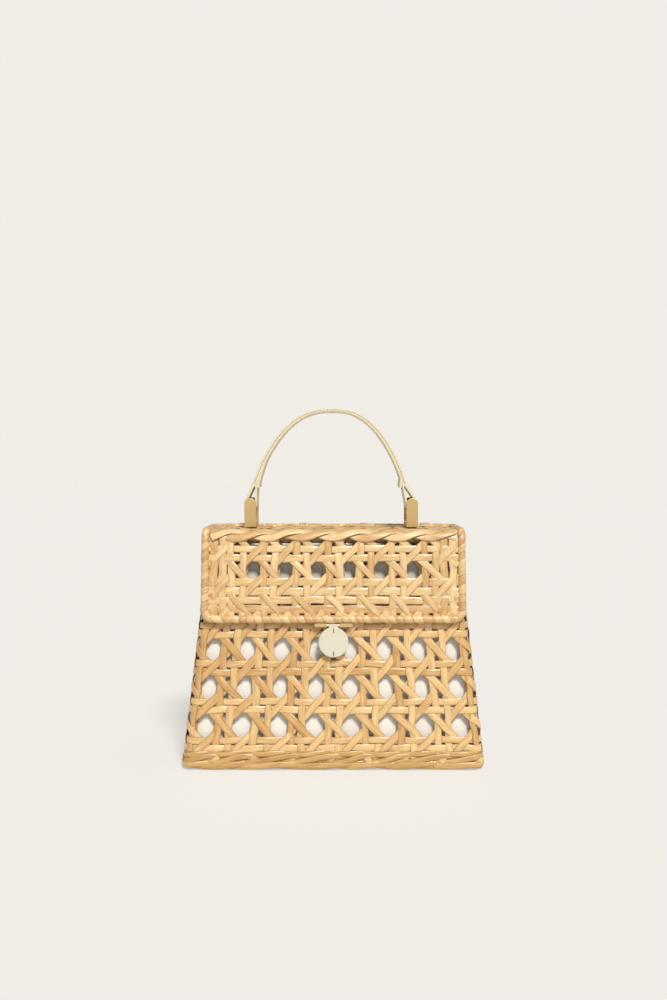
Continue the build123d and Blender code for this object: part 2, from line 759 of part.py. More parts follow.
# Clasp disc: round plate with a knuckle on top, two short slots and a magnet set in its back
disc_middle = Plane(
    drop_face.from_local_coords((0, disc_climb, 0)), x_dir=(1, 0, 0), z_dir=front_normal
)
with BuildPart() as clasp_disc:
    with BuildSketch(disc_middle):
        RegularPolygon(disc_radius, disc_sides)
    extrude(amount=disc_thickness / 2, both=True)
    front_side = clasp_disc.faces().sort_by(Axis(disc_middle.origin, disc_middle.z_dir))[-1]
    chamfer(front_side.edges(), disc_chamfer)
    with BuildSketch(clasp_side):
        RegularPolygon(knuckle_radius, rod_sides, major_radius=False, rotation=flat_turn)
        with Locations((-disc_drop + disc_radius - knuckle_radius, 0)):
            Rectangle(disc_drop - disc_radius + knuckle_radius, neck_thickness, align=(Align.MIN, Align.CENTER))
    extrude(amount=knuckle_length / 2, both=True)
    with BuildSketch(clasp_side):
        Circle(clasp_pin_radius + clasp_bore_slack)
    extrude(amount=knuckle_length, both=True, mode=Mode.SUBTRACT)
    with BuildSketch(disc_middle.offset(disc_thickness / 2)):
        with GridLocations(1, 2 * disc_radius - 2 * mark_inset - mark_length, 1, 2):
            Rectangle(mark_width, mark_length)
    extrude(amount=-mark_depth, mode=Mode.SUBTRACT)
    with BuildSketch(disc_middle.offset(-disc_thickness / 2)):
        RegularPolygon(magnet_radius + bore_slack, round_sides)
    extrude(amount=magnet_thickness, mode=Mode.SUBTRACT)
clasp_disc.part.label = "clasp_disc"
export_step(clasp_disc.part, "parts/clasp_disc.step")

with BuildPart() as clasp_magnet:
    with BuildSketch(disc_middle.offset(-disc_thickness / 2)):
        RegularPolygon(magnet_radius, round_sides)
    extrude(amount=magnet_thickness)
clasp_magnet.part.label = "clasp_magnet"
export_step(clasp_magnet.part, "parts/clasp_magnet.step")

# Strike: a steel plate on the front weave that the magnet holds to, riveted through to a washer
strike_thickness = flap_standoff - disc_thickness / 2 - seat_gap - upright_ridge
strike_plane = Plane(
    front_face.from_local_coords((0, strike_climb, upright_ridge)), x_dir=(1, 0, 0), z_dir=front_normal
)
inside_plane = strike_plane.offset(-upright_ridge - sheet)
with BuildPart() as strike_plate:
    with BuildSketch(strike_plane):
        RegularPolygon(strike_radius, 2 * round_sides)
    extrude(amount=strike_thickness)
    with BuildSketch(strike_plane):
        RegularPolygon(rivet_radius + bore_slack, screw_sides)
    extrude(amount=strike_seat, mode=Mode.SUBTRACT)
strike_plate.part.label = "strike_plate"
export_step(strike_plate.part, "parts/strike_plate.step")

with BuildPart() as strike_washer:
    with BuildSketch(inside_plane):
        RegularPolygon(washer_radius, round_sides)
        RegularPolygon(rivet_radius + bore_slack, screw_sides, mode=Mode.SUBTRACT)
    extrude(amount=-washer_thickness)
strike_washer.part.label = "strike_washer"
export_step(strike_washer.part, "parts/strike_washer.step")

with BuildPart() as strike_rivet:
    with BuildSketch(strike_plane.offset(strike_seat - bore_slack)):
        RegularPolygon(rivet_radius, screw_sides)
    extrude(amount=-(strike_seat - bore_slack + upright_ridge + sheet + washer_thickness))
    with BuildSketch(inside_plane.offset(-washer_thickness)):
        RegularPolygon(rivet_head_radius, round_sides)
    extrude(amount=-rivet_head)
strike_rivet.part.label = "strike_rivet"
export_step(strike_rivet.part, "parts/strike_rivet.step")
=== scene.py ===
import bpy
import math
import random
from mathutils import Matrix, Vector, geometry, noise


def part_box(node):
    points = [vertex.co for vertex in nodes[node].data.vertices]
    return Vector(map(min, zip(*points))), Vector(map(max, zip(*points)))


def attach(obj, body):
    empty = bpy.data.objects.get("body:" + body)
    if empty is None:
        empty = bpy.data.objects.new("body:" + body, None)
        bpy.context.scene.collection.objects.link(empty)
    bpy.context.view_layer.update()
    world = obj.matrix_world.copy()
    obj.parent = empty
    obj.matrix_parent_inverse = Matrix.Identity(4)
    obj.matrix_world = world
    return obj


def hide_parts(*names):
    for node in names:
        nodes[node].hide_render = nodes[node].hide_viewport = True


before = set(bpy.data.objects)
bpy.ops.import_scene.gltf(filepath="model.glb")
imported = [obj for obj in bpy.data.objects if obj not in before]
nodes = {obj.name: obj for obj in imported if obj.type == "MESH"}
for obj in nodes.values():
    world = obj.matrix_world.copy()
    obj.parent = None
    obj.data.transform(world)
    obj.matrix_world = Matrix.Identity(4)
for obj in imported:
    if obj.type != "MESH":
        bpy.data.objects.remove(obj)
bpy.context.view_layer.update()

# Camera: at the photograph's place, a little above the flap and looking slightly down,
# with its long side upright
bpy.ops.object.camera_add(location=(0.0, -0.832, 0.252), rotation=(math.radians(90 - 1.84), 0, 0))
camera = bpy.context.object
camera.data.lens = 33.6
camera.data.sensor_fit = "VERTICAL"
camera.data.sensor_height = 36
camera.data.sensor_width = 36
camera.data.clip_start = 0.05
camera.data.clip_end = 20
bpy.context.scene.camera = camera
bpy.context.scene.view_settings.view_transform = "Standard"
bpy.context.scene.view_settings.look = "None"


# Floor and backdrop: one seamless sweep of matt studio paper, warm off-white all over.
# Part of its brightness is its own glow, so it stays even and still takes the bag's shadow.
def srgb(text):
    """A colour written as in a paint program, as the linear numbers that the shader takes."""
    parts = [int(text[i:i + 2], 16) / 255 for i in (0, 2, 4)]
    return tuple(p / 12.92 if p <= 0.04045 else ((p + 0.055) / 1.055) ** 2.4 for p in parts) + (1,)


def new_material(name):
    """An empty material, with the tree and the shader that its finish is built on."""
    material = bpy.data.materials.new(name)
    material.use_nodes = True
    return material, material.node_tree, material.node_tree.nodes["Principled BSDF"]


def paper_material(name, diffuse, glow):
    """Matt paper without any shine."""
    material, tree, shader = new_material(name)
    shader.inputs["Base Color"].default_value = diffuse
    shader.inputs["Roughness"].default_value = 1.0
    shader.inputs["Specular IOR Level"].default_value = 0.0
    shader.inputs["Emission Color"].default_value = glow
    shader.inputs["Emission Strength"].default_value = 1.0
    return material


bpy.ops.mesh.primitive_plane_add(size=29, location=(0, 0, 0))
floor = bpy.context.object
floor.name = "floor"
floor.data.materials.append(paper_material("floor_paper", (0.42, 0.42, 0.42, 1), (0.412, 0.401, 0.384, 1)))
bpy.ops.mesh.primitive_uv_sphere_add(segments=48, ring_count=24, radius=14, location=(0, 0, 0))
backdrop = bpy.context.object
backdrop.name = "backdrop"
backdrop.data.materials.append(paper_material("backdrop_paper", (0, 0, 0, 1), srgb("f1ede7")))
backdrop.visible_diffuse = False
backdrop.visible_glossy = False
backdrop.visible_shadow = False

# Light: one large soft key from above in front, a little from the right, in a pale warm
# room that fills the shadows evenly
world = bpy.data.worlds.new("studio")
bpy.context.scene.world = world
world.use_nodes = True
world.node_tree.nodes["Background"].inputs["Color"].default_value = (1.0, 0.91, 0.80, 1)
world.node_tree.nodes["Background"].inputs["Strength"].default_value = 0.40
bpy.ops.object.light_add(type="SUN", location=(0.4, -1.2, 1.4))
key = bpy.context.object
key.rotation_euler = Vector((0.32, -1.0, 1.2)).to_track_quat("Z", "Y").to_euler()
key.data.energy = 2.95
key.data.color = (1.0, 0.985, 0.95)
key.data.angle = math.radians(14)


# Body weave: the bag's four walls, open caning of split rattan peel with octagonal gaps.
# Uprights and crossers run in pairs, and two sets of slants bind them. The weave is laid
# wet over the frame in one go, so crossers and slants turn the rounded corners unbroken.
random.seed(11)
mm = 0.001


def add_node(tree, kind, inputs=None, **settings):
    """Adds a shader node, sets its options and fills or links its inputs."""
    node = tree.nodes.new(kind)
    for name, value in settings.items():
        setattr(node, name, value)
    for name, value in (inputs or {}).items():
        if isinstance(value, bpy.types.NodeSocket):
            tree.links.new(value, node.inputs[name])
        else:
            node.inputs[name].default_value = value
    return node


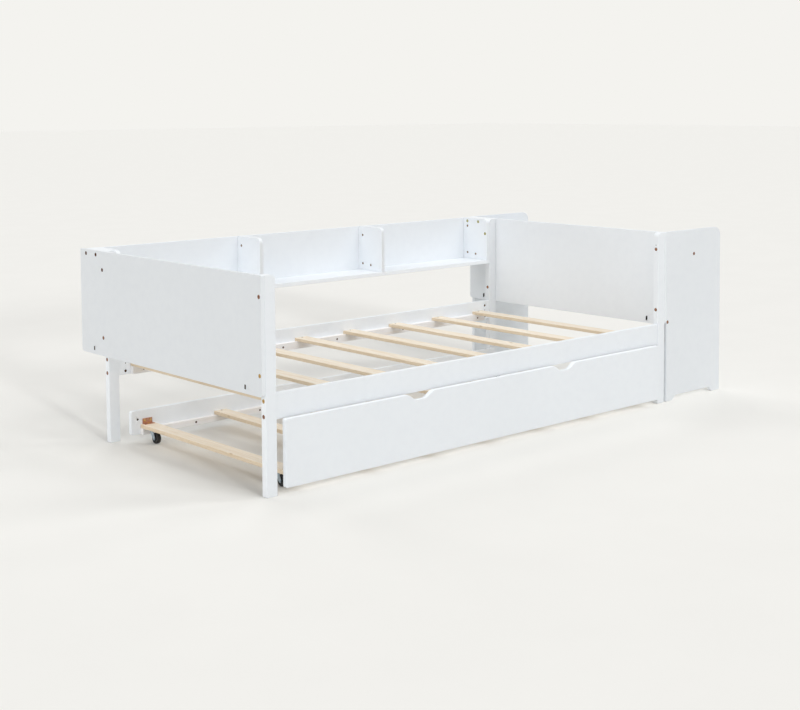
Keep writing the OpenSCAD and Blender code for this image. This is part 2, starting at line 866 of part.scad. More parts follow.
■ ■ ■ ■ ■ ■ ■
What is expected => Of the entries listed above, reproduce only the lines starting at the line containing "extrude(amount=-(strike_seat - bore_slack" and ending at the line containing "points = [vertex.co". Include both, exactly as they stand.

Result of this task =>
    extrude(amount=-(strike_seat - bore_slack + upright_ridge + sheet + washer_thickness))
    with BuildSketch(inside_plane.offset(-washer_thickness)):
        RegularPolygon(rivet_head_radius, round_sides)
    extrude(amount=-rivet_head)
strike_rivet.part.label = "strike_rivet"
export_step(strike_rivet.part, "parts/strike_rivet.step")
=== scene.py ===
import bpy
import math
import random
from mathutils import Matrix, Vector, geometry, noise


def part_box(node):
    points = [vertex.co for vertex in nodes[node].data.vertices]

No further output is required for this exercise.